The second way the Supreme Court could rule on this case is by holding that the office of President of the United States is excluded from the Fourteenth Amendment: “No person shall…hold any office, civil or military, under the United States…who, having previously taken an oath…as an officer of the United States…shall have engaged in insurrection or rebellion against the same….” There are strong arguments that the president is distinct and is not an “office, civil or military, under the United States” or “an officer of the United States.” If the Court accepts either of these arguments, the case is over and neither Congress nor a state can apply the Fourteenth Amendment to Trump. There seems to be quite a bit of interest in this argument; indeed, Brown Jackson seemed to be making this argument that the clause does not apply to the president more strongly than Trump’s attorney was.
Both of these arguments were entertained favorably by the members of the Court. Particular judges will likely accept one but not the other. Kagan’s sense that this is a national issue not to be decided by individual states fits nicely with Chase’s reasoning in Griffin’s Case. Brown Jackson’s line of questioning shows that she was quite sympathetic to the argument that the president is excluded from the two lists found in Section 3. Some of the avowed originalists on the Court may shy away from following Griffin’s Case, because it is an argument from classical legal principle that may not be accepted as a sufficiently originalist interpretation of the 14th Amendment, so it is reasonable to expect at least some members of the conservative wing of the Court will prefer to stick to the latter argument in their reasoning.

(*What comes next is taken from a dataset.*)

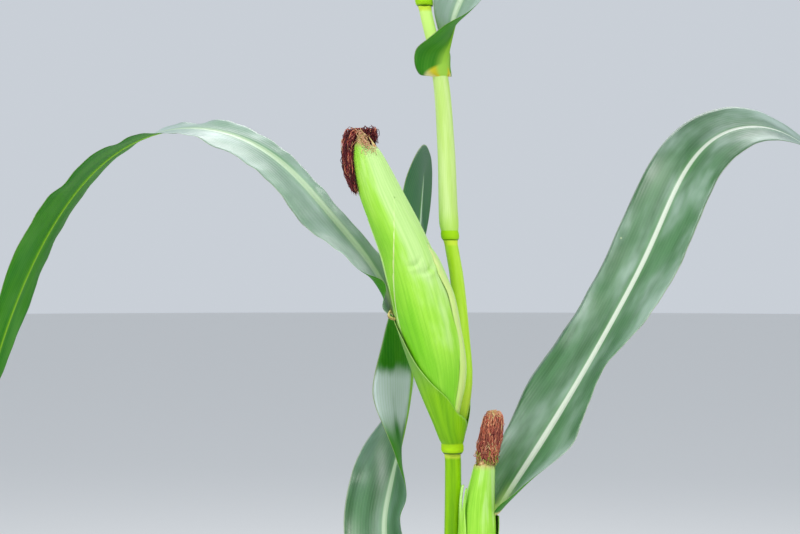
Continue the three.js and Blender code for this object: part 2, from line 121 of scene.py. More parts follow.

The likely end result seems to be a decision where a supermajority (this could very possibly be a 7–2, 8–1, or even unanimous 9–0 decision) decides that states cannot remove Trump from the ballot under the 14th Amendment. Unanimous reasoning seems unlikely. Chances are there will be two separate opinions expressing the two arguments explained above. Ideally, there would be at least five votes for each opinion, so that two good precedents are set: first, that this clause does not apply to the president or vice president, and, second, that the states cannot enforce this clause unless and until Congress acts. Such a result would effectively end the use of January 6 hysteria for lawfare against conservatives (not only Trump) running for office, or at least keep them on the ballot—even if they do go to jail.